Write out every record below exactly as it appears.

Listing:
◇ ◇ ◇ ◇ ◇

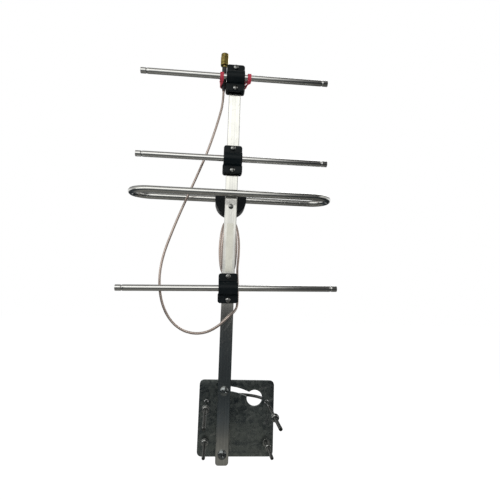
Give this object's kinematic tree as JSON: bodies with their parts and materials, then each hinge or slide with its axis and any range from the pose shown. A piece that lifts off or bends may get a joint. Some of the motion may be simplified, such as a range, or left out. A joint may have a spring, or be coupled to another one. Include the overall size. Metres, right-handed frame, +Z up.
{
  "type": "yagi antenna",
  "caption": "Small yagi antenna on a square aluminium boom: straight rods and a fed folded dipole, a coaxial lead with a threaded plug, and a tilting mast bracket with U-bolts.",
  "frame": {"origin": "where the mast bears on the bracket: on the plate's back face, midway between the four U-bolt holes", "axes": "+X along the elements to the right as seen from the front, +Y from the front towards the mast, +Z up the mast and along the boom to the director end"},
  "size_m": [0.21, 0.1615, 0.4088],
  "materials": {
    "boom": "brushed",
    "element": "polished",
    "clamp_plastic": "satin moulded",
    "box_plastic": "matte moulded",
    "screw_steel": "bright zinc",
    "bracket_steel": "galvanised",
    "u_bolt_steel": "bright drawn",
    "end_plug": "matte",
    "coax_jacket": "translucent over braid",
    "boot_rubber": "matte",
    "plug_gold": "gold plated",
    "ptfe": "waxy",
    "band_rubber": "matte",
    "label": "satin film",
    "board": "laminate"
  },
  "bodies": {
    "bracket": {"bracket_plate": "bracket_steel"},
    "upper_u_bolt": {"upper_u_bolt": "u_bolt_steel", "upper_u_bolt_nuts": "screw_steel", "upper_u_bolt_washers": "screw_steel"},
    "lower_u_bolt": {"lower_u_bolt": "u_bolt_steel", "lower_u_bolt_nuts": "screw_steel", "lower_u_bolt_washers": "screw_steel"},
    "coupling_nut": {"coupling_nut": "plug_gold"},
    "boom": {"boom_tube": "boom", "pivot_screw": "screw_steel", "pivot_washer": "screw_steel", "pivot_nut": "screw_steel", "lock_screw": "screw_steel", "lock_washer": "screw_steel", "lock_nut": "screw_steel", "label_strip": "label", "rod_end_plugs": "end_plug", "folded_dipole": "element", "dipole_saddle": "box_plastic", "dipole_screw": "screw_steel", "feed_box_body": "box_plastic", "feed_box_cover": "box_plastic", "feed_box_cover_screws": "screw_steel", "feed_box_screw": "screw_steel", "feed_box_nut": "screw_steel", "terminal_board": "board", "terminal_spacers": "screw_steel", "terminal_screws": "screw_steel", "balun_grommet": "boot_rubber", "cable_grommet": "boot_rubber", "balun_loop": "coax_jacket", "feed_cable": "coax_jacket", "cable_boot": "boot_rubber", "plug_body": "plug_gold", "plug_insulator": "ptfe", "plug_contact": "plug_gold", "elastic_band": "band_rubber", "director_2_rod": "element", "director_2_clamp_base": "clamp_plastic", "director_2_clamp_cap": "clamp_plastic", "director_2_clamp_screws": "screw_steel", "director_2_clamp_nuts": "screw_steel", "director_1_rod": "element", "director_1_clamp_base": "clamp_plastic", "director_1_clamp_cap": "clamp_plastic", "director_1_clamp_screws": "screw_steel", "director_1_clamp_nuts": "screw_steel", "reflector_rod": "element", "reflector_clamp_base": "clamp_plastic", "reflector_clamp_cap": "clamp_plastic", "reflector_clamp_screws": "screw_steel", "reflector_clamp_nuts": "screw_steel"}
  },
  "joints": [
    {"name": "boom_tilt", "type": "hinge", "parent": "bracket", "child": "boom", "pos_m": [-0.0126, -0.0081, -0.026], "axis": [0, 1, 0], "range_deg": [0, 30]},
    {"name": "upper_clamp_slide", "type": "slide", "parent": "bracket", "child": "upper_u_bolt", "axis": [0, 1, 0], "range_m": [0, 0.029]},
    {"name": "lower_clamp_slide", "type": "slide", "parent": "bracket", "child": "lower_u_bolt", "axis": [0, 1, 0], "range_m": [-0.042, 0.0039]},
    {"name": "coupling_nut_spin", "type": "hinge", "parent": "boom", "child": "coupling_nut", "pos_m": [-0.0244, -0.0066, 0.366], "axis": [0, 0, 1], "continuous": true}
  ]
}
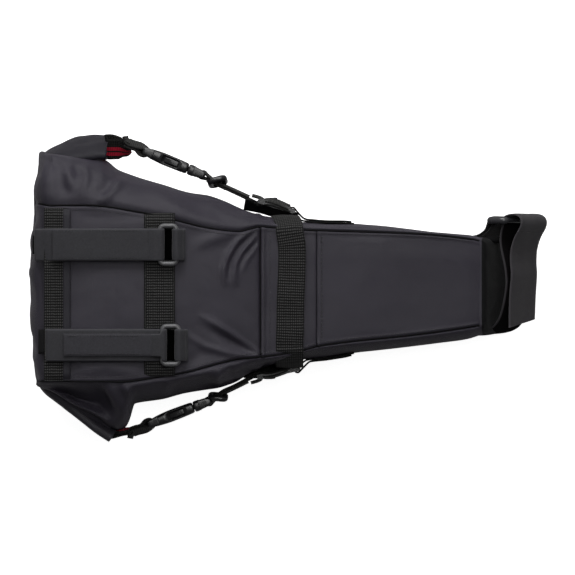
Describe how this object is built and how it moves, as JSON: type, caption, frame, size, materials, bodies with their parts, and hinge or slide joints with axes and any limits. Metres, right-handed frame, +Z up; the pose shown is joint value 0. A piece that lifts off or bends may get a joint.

◇ ◇ ◇ ◇ ◇

Response to the task:
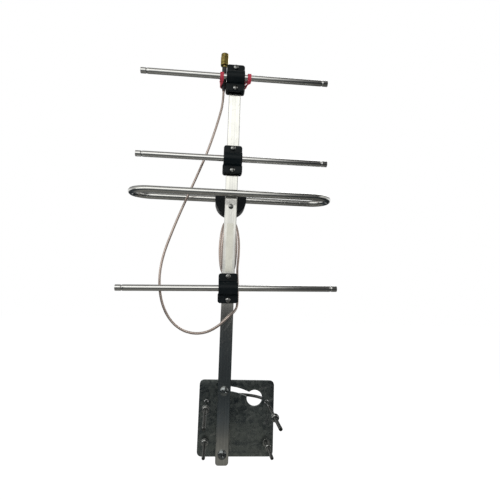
Give this object's kinematic tree as JSON: bodies with their parts and materials, then each hinge or slide with its axis and any range from the pose shown. A piece that lifts off or bends may get a joint. Some of the motion may be simplified, such as a range, or left out. A joint may have a spring, or be coupled to another one. Include the overall size. Metres, right-handed frame, +Z up.
{
  "type": "yagi antenna",
  "caption": "Small yagi antenna on a square aluminium boom: straight rods and a fed folded dipole, a coaxial lead with a threaded plug, and a tilting mast bracket with U-bolts.",
  "frame": {"origin": "where the mast bears on the bracket: on the plate's back face, midway between the four U-bolt holes", "axes": "+X along the elements to the right as seen from the front, +Y from the front towards the mast, +Z up the mast and along the boom to the director end"},
  "size_m": [0.21, 0.1615, 0.4088],
  "materials": {
    "boom": "brushed",
    "element": "polished",
    "clamp_plastic": "satin moulded",
    "box_plastic": "matte moulded",
    "screw_steel": "bright zinc",
    "bracket_steel": "galvanised",
    "u_bolt_steel": "bright drawn",
    "end_plug": "matte",
    "coax_jacket": "translucent over braid",
    "boot_rubber": "matte",
    "plug_gold": "gold plated",
    "ptfe": "waxy",
    "band_rubber": "matte",
    "label": "satin film",
    "board": "laminate"
  },
  "bodies": {
    "bracket": {"bracket_plate": "bracket_steel"},
    "upper_u_bolt": {"upper_u_bolt": "u_bolt_steel", "upper_u_bolt_nuts": "screw_steel", "upper_u_bolt_washers": "screw_steel"},
    "lower_u_bolt": {"lower_u_bolt": "u_bolt_steel", "lower_u_bolt_nuts": "screw_steel", "lower_u_bolt_washers": "screw_steel"},
    "coupling_nut": {"coupling_nut": "plug_gold"},
    "boom": {"boom_tube": "boom", "pivot_screw": "screw_steel", "pivot_washer": "screw_steel", "pivot_nut": "screw_steel", "lock_screw": "screw_steel", "lock_washer": "screw_steel", "lock_nut": "screw_steel", "label_strip": "label", "rod_end_plugs": "end_plug", "folded_dipole": "element", "dipole_saddle": "box_plastic", "dipole_screw": "screw_steel", "feed_box_body": "box_plastic", "feed_box_cover": "box_plastic", "feed_box_cover_screws": "screw_steel", "feed_box_screw": "screw_steel", "feed_box_nut": "screw_steel", "terminal_board": "board", "terminal_spacers": "screw_steel", "terminal_screws": "screw_steel", "balun_grommet": "boot_rubber", "cable_grommet": "boot_rubber", "balun_loop": "coax_jacket", "feed_cable": "coax_jacket", "cable_boot": "boot_rubber", "plug_body": "plug_gold", "plug_insulator": "ptfe", "plug_contact": "plug_gold", "elastic_band": "band_rubber", "director_2_rod": "element", "director_2_clamp_base": "clamp_plastic", "director_2_clamp_cap": "clamp_plastic", "director_2_clamp_screws": "screw_steel", "director_2_clamp_nuts": "screw_steel", "director_1_rod": "element", "director_1_clamp_base": "clamp_plastic", "director_1_clamp_cap": "clamp_plastic", "director_1_clamp_screws": "screw_steel", "director_1_clamp_nuts": "screw_steel", "reflector_rod": "element", "reflector_clamp_base": "clamp_plastic", "reflector_clamp_cap": "clamp_plastic", "reflector_clamp_screws": "screw_steel", "reflector_clamp_nuts": "screw_steel"}
  },
  "joints": [
    {"name": "boom_tilt", "type": "hinge", "parent": "bracket", "child": "boom", "pos_m": [-0.0126, -0.0081, -0.026], "axis": [0, 1, 0], "range_deg": [0, 30]},
    {"name": "upper_clamp_slide", "type": "slide", "parent": "bracket", "child": "upper_u_bolt", "axis": [0, 1, 0], "range_m": [0, 0.029]},
    {"name": "lower_clamp_slide", "type": "slide", "parent": "bracket", "child": "lower_u_bolt", "axis": [0, 1, 0], "range_m": [-0.042, 0.0039]},
    {"name": "coupling_nut_spin", "type": "hinge", "parent": "boom", "child": "coupling_nut", "pos_m": [-0.0244, -0.0066, 0.366], "axis": [0, 0, 1], "continuous": true}
  ]
}
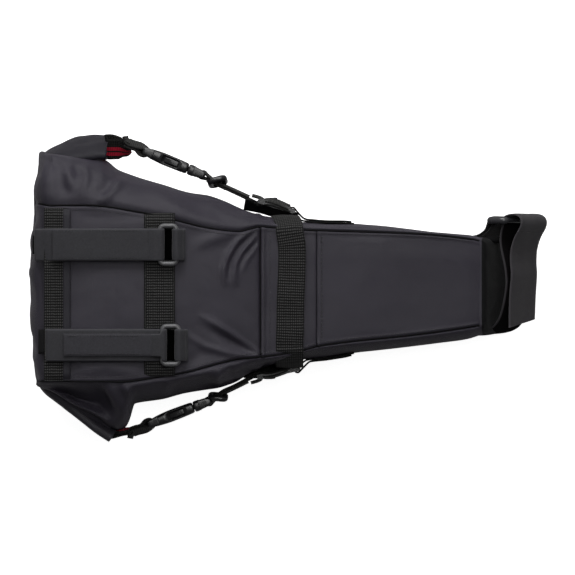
Describe how this object is built and how it moves, as JSON: type, caption, frame, size, materials, bodies with their parts, and hinge or slide joints with axes and any limits. Metres, right-handed frame, +Z up; the pose shown is joint value 0. A piece that lifts off or bends may get a joint.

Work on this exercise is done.